__Task prompt__
For each line in the data below that holds "this", return a copy.

__Supplied information__
----

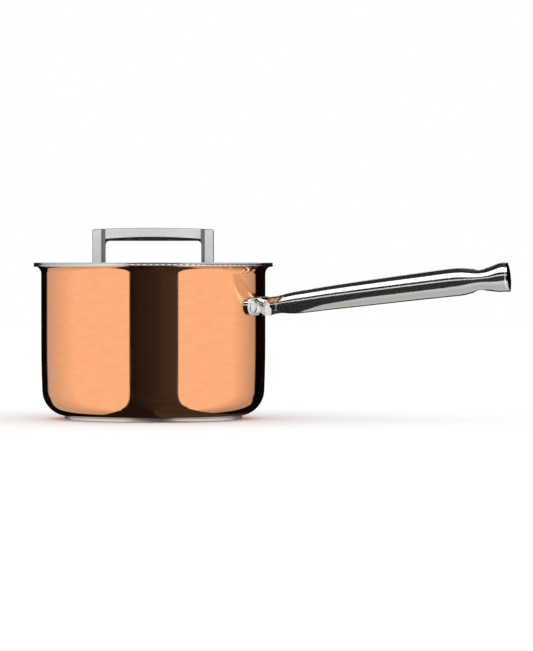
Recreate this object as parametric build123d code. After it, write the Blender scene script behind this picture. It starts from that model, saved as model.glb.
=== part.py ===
from build123d import *
import os
from math import asin, atan2, cos, degrees, hypot, pi, radians, sin, sqrt

# A one-handled saucepan: copper-clad body, riveted tubular handle, and an inset glass lid.
# Millimetres, +Z up. The origin is the centre of the underside of the base disc.
# The pan's handle points along +X.

# Body: the outer curve, then the layers inside it
BASE_R = 64.0  # stainless disc under the pan
BASE_T = 2.1
BODY_R = 81.0  # copper wall
CORNER_R = 19.0  # bottom corner
BELLY_R = 826.0  # very slow curve between the corner and the straight wall
BELLY_TOP_Z = 55.0
FLARE_R = 5.6  # turn-out under the rim
FLARE_ANGLE = 62.0
RIM_TOP_Z = 111.8
RIM_R = 86.45
RIM_EDGE_R = 0.9
COPPER_T = 0.5
CORE_T = 1.4
LINER_T = 0.5
GROOVE_RADII = (20.0, 31.0, 42.0, 53.0)  # turned rings in the base disc
GROOVE_W = 1.6
GROOVE_DEPTH = 0.3

# Handle foot and neck
FOOT_T = 3.2
FOOT_H = 13.5
FOOT_Z = 81.45
FOOT_HALF_ANGLE = 26.4
FOOT_EDGE_R = 1.0
FLANK_R = 7.5  # concave sides between foot and neck
WEB_HALF_W = 7.6
WEB_OUTLINE = (  # (x, z) of the web's free edge seen from the side, from the foot's bottom to its top
    (81.5, 74.8),
    (85.5, 75.0),
    (88.2, 75.9),
    (89.9, 77.0),
    (89.3, 79.4),
    (87.7, 82.0),
    (85.0, 84.4),
    (81.5, 86.6),
)
NECK_ROOT_X = 82.6
SPIGOT_END_X = 106.0
SPIGOT_PLAY = 0.1

# Rivets
RIVET_ANGLE = 21.2
RIVET_Z = 81.7
RIVET_SHANK_R = 2.6
RIVET_HEAD_R = 4.8
RIVET_HEAD_H = 1.9
RIVET_TAIL_R = 4.7
RIVET_TAIL_H = 1.4
RIVET_RIM = 0.35  # upright edge of a head, below its dome
RIVET_SEAT = 0.16  # depth that makes a flat head bed into the curved wall

# Tubular handle: (x, centre height, height, width) of the oval section at chosen places
HANDLE_SLOPE_START = 7.7  # degrees
HANDLE_SLOPE_END = 5.6
HANDLE_KEYS = (
    (90.2, 82.3, 12.7, 17.6),
    (95.7, 83.1, 13.7, 17.9),
    (102.0, 83.75, 15.6, 18.2),
    (108.0, 84.5, 16.1, 18.5),
    (130.0, 87.6, 17.2, 19.6),
    (151.6, 90.4, 18.1, 20.7),
    (194.5, 95.8, 19.4, 22.9),
    (219.0, 98.7, 20.1, 24.1),
    (223.6, 99.1, 19.9, 24.2),
    (231.0, 99.8, 17.1, 24.2),
    (235.0, 100.2, 16.5, 24.2),
    (239.0, 100.6, 16.3, 24.2),
    (242.5, 100.8, 16.3, 24.2),
    (250.0, 101.8, 20.3, 24.4),
    (256.0, 102.3, 20.9, 24.5),
)
HANDLE_SECTIONS = 23  # evenly spaced sections that the handle is lofted through
TUBE_WALL = 1.2
CAP_LIP = 1.1
CAP_DOME_R = 48.0
CAP_PLUG_L = 3.0
CAP_PLUG_PLAY = 0.5
HANG_HOLE_X = 236.8
HANG_HOLE_R = 4.5
HANG_SLEEVE_T = 1.3
HANG_EDGE_R = 0.9

# Lid
LID_TURN = 9.0  # the lid can lie at any angle, and rests turned by this much
FLANGE_R = 86.35
FLANGE_T = 0.9
SKIRT_R = 77.8
SKIRT_T = 0.8
SKIRT_BOTTOM_Z = 104.2
CHANNEL_R = 72.6  # how far the band reaches in over the glass
CHANNEL_T = 0.8
GLASS_R = SKIRT_R - SKIRT_T
GLASS_T = 4.0
GLASS_TOP_Z = 113.0
GLASS_DOME_R = 735.0
GLASS_HOLE_R = 3.5
VENT_Y = 50.0
VENT_R = 1.5
VENT_BARREL_R = 2.4
VENT_FLANGE_R = 4.2
VENT_FLANGE_T = 0.7
VENT_EDGE_R = 0.35

# Lid handle: a bridge with two posts and a slightly arched bar
GRIP_L = 87.5
GRIP_DEPTH = 16.0
GRIP_BASE_Z = 112.9
GRIP_END_Z = 136.8
GRIP_TOP_Z = 137.8
GRIP_OPEN_Z = 128.5
POST_W = 9.0
POST_FACE_W = 6.4  # flat front of a post, outside its inner chamfer
BAR_DEPTH_END = 12.8
BAR_DEPTH_MID = 14.2
GRIP_CORNER_R = 3.0
GRIP_SHOULDER_R = 1.5
GRIP_EDGE_R = 0.6
GRIP_TOP_R = 0.4
POST_OVERLAP = 0.4  # how far the posts' chamfers run on into the bar
BEVEL_IN = 0.75  # bevel under the bar's front and back
BEVEL_H = 3.4

# What holds the lid handle to the glass
SCREW_X = 39.2
SCREW_R = 2.0
SCREW_TOP_Z = 122.0
SCREW_HEAD_R = 4.0
SCREW_HEAD_H = 2.4
SCREW_HEAD_EDGE_R = 1.1
CROSS_L = 4.4
CROSS_W = 1.0
PAD_T = 2.5
PAD_MARGIN = 0.5
PAD_CORNER_R = 1.5
GASKET_R = 7.2
GASKET_BOTTOM_Z = 106.4
SLEEVE_SHORT = 0.5
WASHER_R = 6.0
WASHER_T = 1.0

WALL_T = COPPER_T + CORE_T + LINER_T


def polar(centre, radius, angle):
    """The (r, z) point at a radius and an angle in degrees from a centre."""
    return (centre[0] + radius * cos(radians(angle)), centre[1] + radius * sin(radians(angle)))


def arc(centre, radius, start, end):
    """A circular arc in the r-z plane between two angles in degrees."""
    points = [polar(centre, radius, a) for a in (start, (start + end) / 2, end)]
    return ThreePointArc(*points)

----

__Solution__
Recreate this object as parametric build123d code. After it, write the Blender scene script behind this picture. It starts from that model, saved as model.glb.
LID_TURN = 9.0  # the lid can lie at any angle, and rests turned by this much